Handling and storage of corrosive materials: the basics

Handling and storage of corrosive materials: the basics

The handling of corrosive materials is a heavily regulated process. Without the proper regulations in place, there are many risks involved. Some of the possible consequences include fire, the risk of dangerous human contact and leaks, which can be damaging both to the people and to the environment. Here are some of the things to consider when storing corrosive products.

OSHA compliance

These are regulations put in place to make sure all the storage and handling of goods in a warehouse is safe, regardless of the nature of the goods involved. For corrosive materials, the rules require that they be kept away from all the processing and handling areas. They must be stored at a safe distance away from other chemicals. Durham’s 3602-BLP-36-5295 is a suitable storage option, especially considering it has plastic bins that are non-reactive.

Construction

The handling and storage of corrosive goods is not just a matter of storage.

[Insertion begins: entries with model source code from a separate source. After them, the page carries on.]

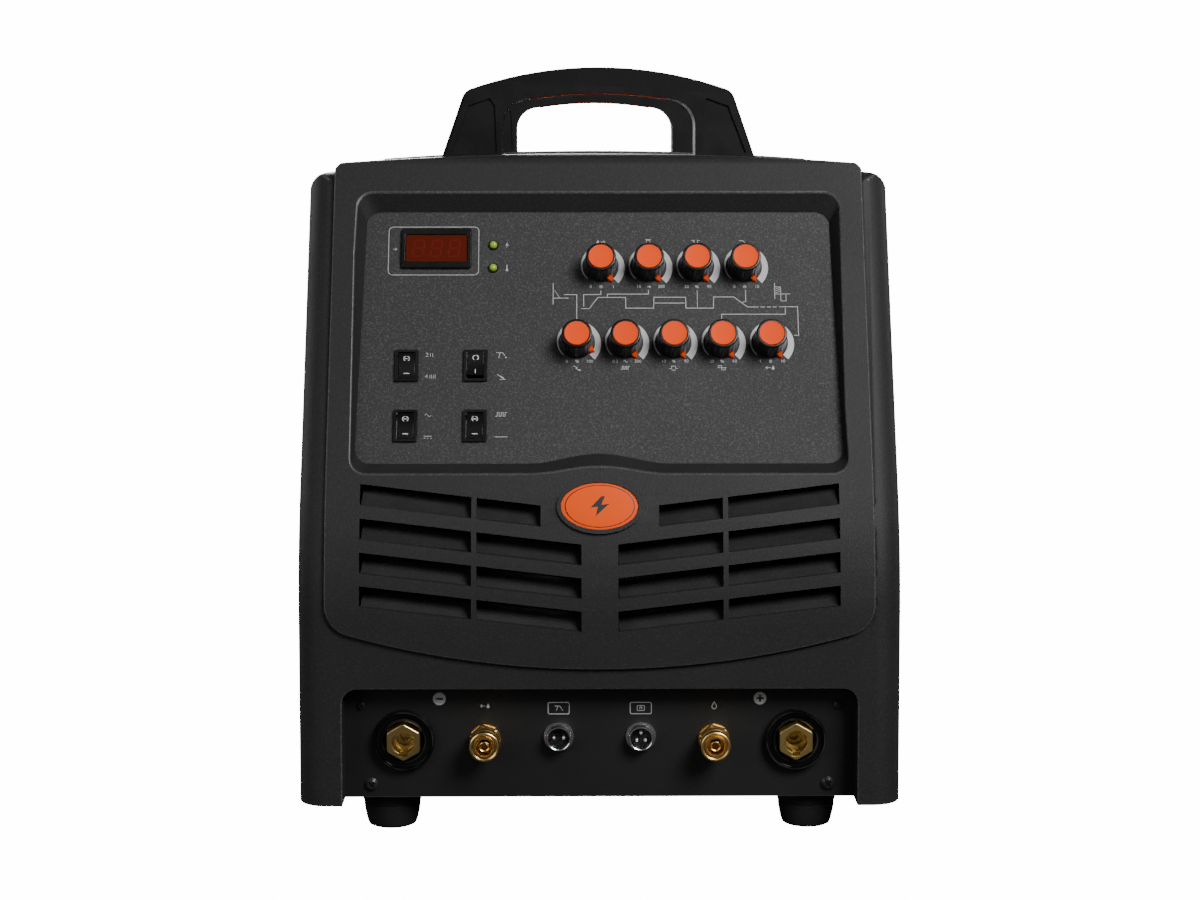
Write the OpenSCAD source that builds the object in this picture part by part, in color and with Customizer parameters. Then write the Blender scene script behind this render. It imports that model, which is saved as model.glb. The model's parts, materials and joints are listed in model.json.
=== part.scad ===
// TIG welding power source, AC/DC, 300 A class.
// Millimetres, +Z up, front of the machine toward -Y, feet on Z = 0.
// Every sub-part is one module. The list NODES names them all.
// Inside the modules Y runs from the front plane (0) to the rear plane (case_l).

/* [Case] */
// Width over the moulded shoulders
case_w = 380; // [370:1:390]
// Length from the front plane to the rear plane
case_l = 580; // [560:1:620]
// Highest point of the crowned bezel top
case_top = 430; // [426:0.5:434]
// Height of the shoulders beside the raised shield
shoulder_top = 418; // [414:0.5:420]
// Moulding wall thickness
wall = 3; // [2.5:0.1:3.5]
// Sheet metal thickness
sheet = 1.5; // [1:0.1:2]
// Height of the rubber feet
foot_h = 24; // [20:0.5:28]

/* [Front face] */
// Lean of the lower face from vertical, degrees
low_tilt = 3; // [2:0.5:5]
// Lean of the control panel from vertical, degrees
panel_tilt = 24.5; // [22:0.5:26]
// Height where the face starts to bend back
bend_lo = 140; // [136:1:144]
// Height where the bend ends and the flat slope starts
bend_hi = 228; // [226:0.5:230]
// Depth of the front bezel
front_depth = 165; // [160:1:172]
// Width of the raised shield between the shoulders
shield_w = 344; // [340:1:348]
// Height of the step between shoulder and shield
step_h = 3; // [2:0.1:4]

/* [Control recess] */
// Half width of the recess at the face
recess_x = 156.7; // [154:0.1:159]
// Length of the recess along the slope
recess_s = 191; // [189:0.5:193]
// Depth of the recess, square to the slope
recess_d = 9; // [7:0.1:10]

/* [Grille] */
// Height of one slot
slot_h = 12.7; // [11:0.1:14]
// Distance between slot rows
slot_pitch = 20.6; // [20:0.1:21]
// Fall of the slots toward the middle, mm per mm
slot_fall = 0.115; // [0.1:0.005:0.125]

/* [Socket bay] */
// Width of the bay
bay_w = 323; // [318:1:326]
// Height of the bay roof above the floor
bay_top = 98; // [96:0.5:102]
// Set-back of the socket panel
bay_d = 24; // [22:0.5:28]
// Welding sockets, distance from the middle
socket_x = 124; // [120:0.5:126]
// Gas and water outlets, distance from the middle
outlet_x = 72.5; // [68:0.5:76]
// Control connectors, distance from the middle
plug_x = 26; // [24:0.5:30]
// Height of the socket row
socket_z = 62; // [58:0.5:66]

/* [Knobs] */
// Distance between knobs
knob_pitch = 31; // [30:0.1:31.5]
// Outer diameter of the knob body
knob_d = 19; // [18:0.1:20]
// Height of the knob above the panel
knob_h = 18; // [16:0.5:20]
// Potentiometer shaft diameter
shaft_d = 6; // [6:0.1:6.3]

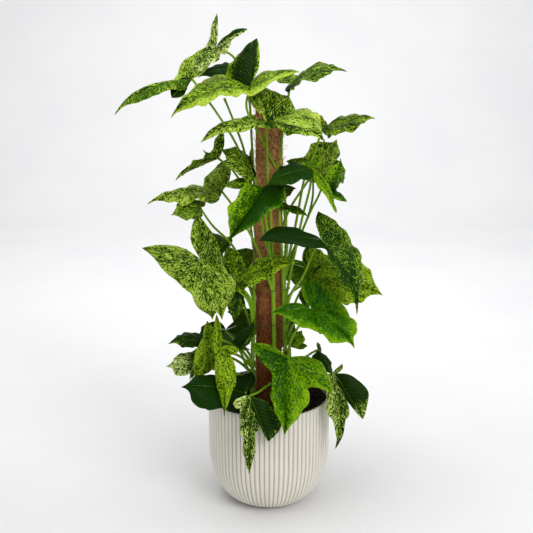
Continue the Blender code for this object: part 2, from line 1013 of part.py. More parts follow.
def make_soil(colour):
    """Soil that fills the pot, with an uneven top and plain holes for pole and stems."""
    chance = np.random.default_rng(4)
    rings = []
    for height in POT_INNER_LEVELS[:-1]:
        level = height + SOIL_GAP if height == POT_INNER_LEVELS[0] else height
        rings.append(ring(inner_radius(height) - SOIL_GAP, level, POT_INNER_SIDES))
    rings.append(ring(inner_radius(SOIL_TOP) - SOIL_GAP, SOIL_TOP, POT_INNER_SIDES))
    for share, bump in ((0.78, 0.0016), (0.52, 0.0020)):
        loop = ring(inner_radius(SOIL_TOP) * share, SOIL_TOP + 0.002, POT_INNER_SIDES)
        rings.append([(x, y, z + bump * chance.uniform(-1, 1)) for x, y, z in loop])
    points, faces = stack(rings)
    faces.pop()
    last = len(points) - POT_INNER_SIDES
    points.append((0, 0, SOIL_TOP + 0.003))
    faces += [(last + j, last + (j + 1) % POT_INNER_SIDES, len(points) - 1) for j in range(POT_INNER_SIDES)]
    soil = new_object("soil", points, faces, colour)
    cutters = [
        cutter("sleeve hole", SLEEVE_RADIUS + 0.0004, SLEEVE_BOTTOM - 0.0004, 0.25, SLEEVE_SIDES),
        cutter("core hole", CORE_RADIUS + 0.0004, CORE_BOTTOM - 0.0004, 0.06, 16),
    ]
    for name, line in STEMS.items():
        x, y, _ = line[0]
        hole = (STEM_RADIUS + 0.5) * MM
        cutters.append(cutter(name + " hole", hole, (STEM_FOOT - 0.4) * MM, 0.25, 12, (x * MM, y * MM)))
    apply_boolean(soil, "DIFFERENCE", cutters)
    return soil


def make_sleeve(colour):
    """The coir sleeve, a little lumpy above the soil, with a blind bore for the core."""
    chance = np.random.default_rng(9)
    heights = [SLEEVE_BOTTOM, 0.21, 0.28, 0.35, 0.42, 0.49, 0.56, 0.63, 0.69, SLEEVE_TOP - 0.003, SLEEVE_TOP]
    rings = []
    for height in heights:
        lump = 0.0007 if 0.25 < height < 0.7 else 0.0
        inset = 0.0035 if height == SLEEVE_TOP else 0.0
        loop = []
        for x, y, z in ring(1.0, height, SLEEVE_SIDES):
            radius = SLEEVE_RADIUS - inset + lump * chance.uniform(-1, 1)
            loop.append((x * radius, y * radius, z))
        rings.append(loop)
    points, faces = stack(rings)
    sleeve = new_object("coir_sleeve", points, faces, colour)
    bore = cutter("sleeve bore", SLEEVE_BORE, SLEEVE_BOTTOM - 0.01, SLEEVE_TOP - SLEEVE_CAP, 16)
    apply_boolean(sleeve, "DIFFERENCE", [bore])
    return sleeve


def make_core(colour):
    top = SLEEVE_TOP - SLEEVE_CAP - SOIL_GAP
    rings = [ring(CORE_RADIUS, z, 16) for z in (CORE_BOTTOM, top)]
    return new_object("pole_core", *stack(rings), colour)


def smooth_path(points, count):
    """Places at even spacing along a smooth line through the points."""
    points = np.array(points, float)
    ends = [2 * points[0] - points[1]], [2 * points[-1] - points[-2]]
    knots = np.concatenate([ends[0], points, ends[1]])
    run = np.concatenate([[0], np.cumsum(np.linalg.norm(np.diff(points, axis=0), axis=1))])
    path = []
    for place in np.linspace(0, run[-1], count):
        i = min(np.searchsorted(run, place, side="right") - 1, len(points) - 2)
        t = (place - run[i]) / (run[i + 1] - run[i])
        a, b, c, d = knots[i : i + 4]
        bend = (2 * a - 5 * b + 4 * c - d) * t * t + (-a + 3 * b - 3 * c + d) * t**3
        path.append(0.5 * (2 * b + (c - a) * t + bend))
    return np.array(path)


def tube(path, radii, sides, closed=False):
    """Points and faces of a round bar along a path, in the path's own unit."""
    ahead = np.roll(path, -1, axis=0) - np.roll(path, 1, axis=0) if closed else np.gradient(path, axis=0)
    ahead /= np.linalg.norm(ahead, axis=1, keepdims=True)
    reference = np.array([1.0, 0, 0]) if abs(ahead[0][0]) < 0.8 else np.array([0, 1.0, 0])
    side = unit(np.cross(ahead[0], reference))
    turns = np.arange(sides) * 2 * math.pi / sides
    rings = []
    for place, way, radius in zip(path, ahead, radii):
        side = unit(side - way * (side @ way))
        other = np.cross(way, side)
        rings.append([place + radius * (math.cos(t) * side + math.sin(t) * other) for t in turns])
    if not closed:
        return stack(rings)
    points = [point for loop in rings for point in loop]
    faces = []
    for i in range(len(rings)):
        for j in range(sides):
            a, b = i * sides + j, i * sides + (j + 1) % sides
            c, d = (b + sides) % len(points), (a + sides) % len(points)
            faces.append((a, b, c, d))
    return points, faces


def stem_place(name, height):
    """The middle of a stem at a height."""
    line = np.array(STEMS[name], float)
    return np.array([np.interp(height, line[:, 2], line[:, k]) for k in (0, 1)] + [height])


def stalk_path(item):
    """The middle line of a leaf stalk, from inside its stem to just under its blade."""
    if "at" in item:
        along = unit(np.array(item["tip"], float) - item["at"])
        end = np.array(item["at"], float) - upward(item) * BLADE_CLEARANCE - along * 0.5
        points = [stem_place(item["stem"], item["node"])] + [np.array(p, float) for p in item["via"]] + [end]
    else:
        points = [stem_place(item["stem"], item["node"])] + [np.array(p, float) for p in item["via"]]
    length = sum(np.linalg.norm(b - a) for a, b in zip(points, points[1:]))
    return smooth_path(points, int(min(8, max(4, 3 + length // 45))))


def stalk(name, item, colour):
    path = stalk_path(item)
    radii = np.linspace(PETIOLE_RADIUS, PETIOLE_END_RADIUS, len(path))
    radii[-1] = 1.0
    points, faces = tube(path, radii, 5)
    return new_object(name, [p * MM for p in points], faces, colour)


def make_stem(name, colour):
    """A stem and the stalks that grow from it, as one body."""
    line = np.array(STEMS[name], float)
    radii = np.linspace(STEM_RADIUS, STEM_RADIUS - 0.8, len(line))
    points, faces = tube(line, radii, 7)
    stem = new_object("stem_" + name, [p * MM for p in points], faces, colour)
    items = [(leaf_name, item) for leaf_name, item in LEAVES.items() if item["stem"] == name]
    if ROLLED["stem"] == name:
        items.append(("rolled leaf", ROLLED))
    apply_boolean(stem, "UNION", [stalk(own + " stalk", item, colour) for own, item in items])
    return stem


def make_blade(name, item, colour):
    """One leaf blade as a thin closed sheet."""
    size = np.linalg.norm(np.array(item["tip"], float) - item["at"])
    cuts = (7, 3, 3) if size > 78 else (5, 2, 2)
    points, faces = thicken(*blade_surface(item, cuts, 2), BLADE_THICKNESS)
    return new_object(name, points * MM, faces, colour)


def hull(points):
    """The outline of points in a plane, anticlockwise."""
    points = sorted(map(tuple, points))
    chains = []
    for ordered in (points, points[::-1]):
        chain = []
        for p in ordered:
            while len(chain) > 1:
                a, b = chain[-2], chain[-1]
                if (b[0] - a[0]) * (p[1] - a[1]) - (b[1] - a[1]) * (p[0] - a[0]) > 1e-9:
                    break
                chain.pop()
            chain.append(p)
        chains += chain[:-1]
    return np.array(chains)


def stalks_at(height):
    """Where stalks near the pole pass a height."""
    places = []
    for item in list(LEAVES.values()) + [ROLLED]:
        path = stalk_path(item)
        for a, b in zip(path, path[1:]):
            if (a[2] - height) * (b[2] - height) < 0:
                place = a + (b - a) * (height - a[2]) / (b[2] - a[2])
                if math.hypot(place[0], place[1]) < TIE_REACH:
                    places.append(place)
    return places


def make_tie(name, height, colour):
    """A thin cord drawn tight round the pole, the stems and the stalks beside them."""
    margin = TIE_RADIUS + 0.5
    around = [(p[0] / MM, p[1] / MM) for p in ring(SLEEVE_RADIUS + 0.0009 + margin * MM, 0, 24)]
    for stem in STEMS:
        if STEMS[stem][-1][2] < height:
            continue
        x, y, _ = stem_place(stem, height)
        loop = ring(STEM_RADIUS + 0.4 + margin, 0, 12, (x, y))
        around += [(p[0], p[1]) for p in loop]
    for place in stalks_at(height):
        loop = ring(PETIOLE_RADIUS * 1.6 + margin, 0, 12, (place[0], place[1]))
        around += [(p[0], p[1]) for p in loop]
    outline = hull(around)
    line = np.column_stack([np.append(outline, outline[:1], axis=0), np.full(len(outline) + 1, height)])
    path = evenly(line, 26)[:-1]
    points, faces = tube(path, [TIE_RADIUS] * len(path), 5, closed=True)
    return new_object(name, [p * MM for p in points], faces, colour)


def main():
    for obj in list(bpy.data.objects):
        bpy.data.objects.remove(obj, do_unlink=True)
    material("hidden cutter", (0.5, 0.5, 0.5))
    make_pot(material("pot white", (0.83, 0.82, 0.77), 0.5))
    make_soil(material("potting soil", (0.020, 0.014, 0.010), 0.95))
    make_sleeve(material("coir", (0.16, 0.075, 0.032), 0.95))
    make_core(material("pole wood", (0.42, 0.28, 0.15), 0.8))
    stem_green = material("stem green", (0.19, 0.33, 0.045), 0.5)
    for name in STEMS:
        make_stem(name, stem_green)
    greens = {
        "mottled": material("leaf mottled", (0.24, 0.42, 0.07), 0.4),
        "cream": material("leaf cream", (0.50, 0.62, 0.20), 0.4),
        "dark": material("leaf dark", (0.025, 0.12, 0.015), 0.35),
        "bright": material("leaf bright", (0.14, 0.38, 0.03), 0.35),
    }
    for name, item in LEAVES.items():
        make_blade(name, item, greens[item.get("look", "mottled")])
    tie_green = material("tie pale", (0.62, 0.66, 0.42), 0.6)
    for number, height in enumerate(TIE_HEIGHTS):
        make_tie(("tie_upper", "tie_lower")[number], height, tie_green)


main()
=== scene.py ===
"""An arrowhead plant on a coir pole in a ribbed pot: the looks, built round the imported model."""

import math

import bmesh
import bpy
import numpy as np
from mathutils import Matrix, Vector, noise


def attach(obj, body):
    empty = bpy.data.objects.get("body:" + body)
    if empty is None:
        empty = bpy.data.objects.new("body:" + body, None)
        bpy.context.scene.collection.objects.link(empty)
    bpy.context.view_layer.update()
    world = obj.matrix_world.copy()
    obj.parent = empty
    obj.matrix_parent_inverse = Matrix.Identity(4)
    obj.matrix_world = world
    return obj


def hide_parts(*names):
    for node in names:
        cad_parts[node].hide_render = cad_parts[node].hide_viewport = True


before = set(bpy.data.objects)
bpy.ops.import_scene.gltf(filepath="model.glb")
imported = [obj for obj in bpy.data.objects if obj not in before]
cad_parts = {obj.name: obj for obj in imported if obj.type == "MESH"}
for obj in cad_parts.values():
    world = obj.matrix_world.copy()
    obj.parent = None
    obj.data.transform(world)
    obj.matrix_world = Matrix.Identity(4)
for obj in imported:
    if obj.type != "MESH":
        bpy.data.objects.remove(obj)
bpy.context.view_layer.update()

# Camera, floor and light: a small white studio. The floor sweeps up into the wall behind, large
# soft lamps stand at the front right and overhead, and the camera looks slightly down.
CAMERA_PLACE = (-0.0045, -1.5, 0.852)
CAMERA_PITCH_DEG = 15.5
FOCAL_PX, PHOTO_PX = 891, 533
FLOOR_HALF = 6.0
SWEEP_START, CURVE_RUN, CURVE_RISE = 2.2, 1.0, 0.9
WORLD_LIGHT, WORLD_SEEN = 0.44, 0.93


def linear(code):
    """A colour written as an sRGB hex value, turned to linear."""
    parts = [int(code[i : i + 2], 16) / 255 for i in (1, 3, 5)]
    return (*(p / 12.92 if p <= 0.04045 else ((p + 0.055) / 1.055) ** 2.4 for p in parts), 1.0)


def add_node(material, kind, inputs=None, stops=None, **settings):
    """Adds a shader node; an input takes a value or the output that feeds it."""
    made = material.node_tree.nodes.new("ShaderNode" + kind)
    for name, value in settings.items():
        setattr(made, name, value)
    for name, value in (inputs or {}).items():
        if isinstance(value, bpy.types.NodeSocket):
            material.node_tree.links.new(value, made.inputs[name])
        else:
            made.inputs[name].default_value = value
    for number, (place, code) in enumerate(stops or ()):
        elements = made.color_ramp.elements
        stop = elements[number] if number < 2 else elements.new(place)
        stop.position = place
        stop.color = linear(code)
    return made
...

The warehouse construction must also be considered. Storage rooms for corrosive materials normally have strict specifications for construction. These areas have to meet some strict minimum requirements such as walls and ceilings that are made of concrete. Mechanical ventilation systems, air inlets, automatic sprinkler systems and fireproof doors.

Personnel

Everyone that is involved in the handling of the corrosive materials must have the right training and certification, based on their state, national and international regulations. They must have the knowledge of handling, arranging, labelling and transportation of dangerous goods in situations where there is need for product distribution. In case there are leaks or explosions involving these materials, it is easy for trained staff to take the necessary steps during the emergency to make sure that damage is minimized and the likelihood of injury reduced.

Audits

Governing agencies have been known to perform random audits of the records kept by the warehouses that store these corrosive chemicals. Any warehouse that is tasked with handling these must therefore be able to produce detailed records that show how they received, stored and shipped these materials at all times. Further, there must be a record of the kind of ongoing training that the warehouse personnel have been receiving.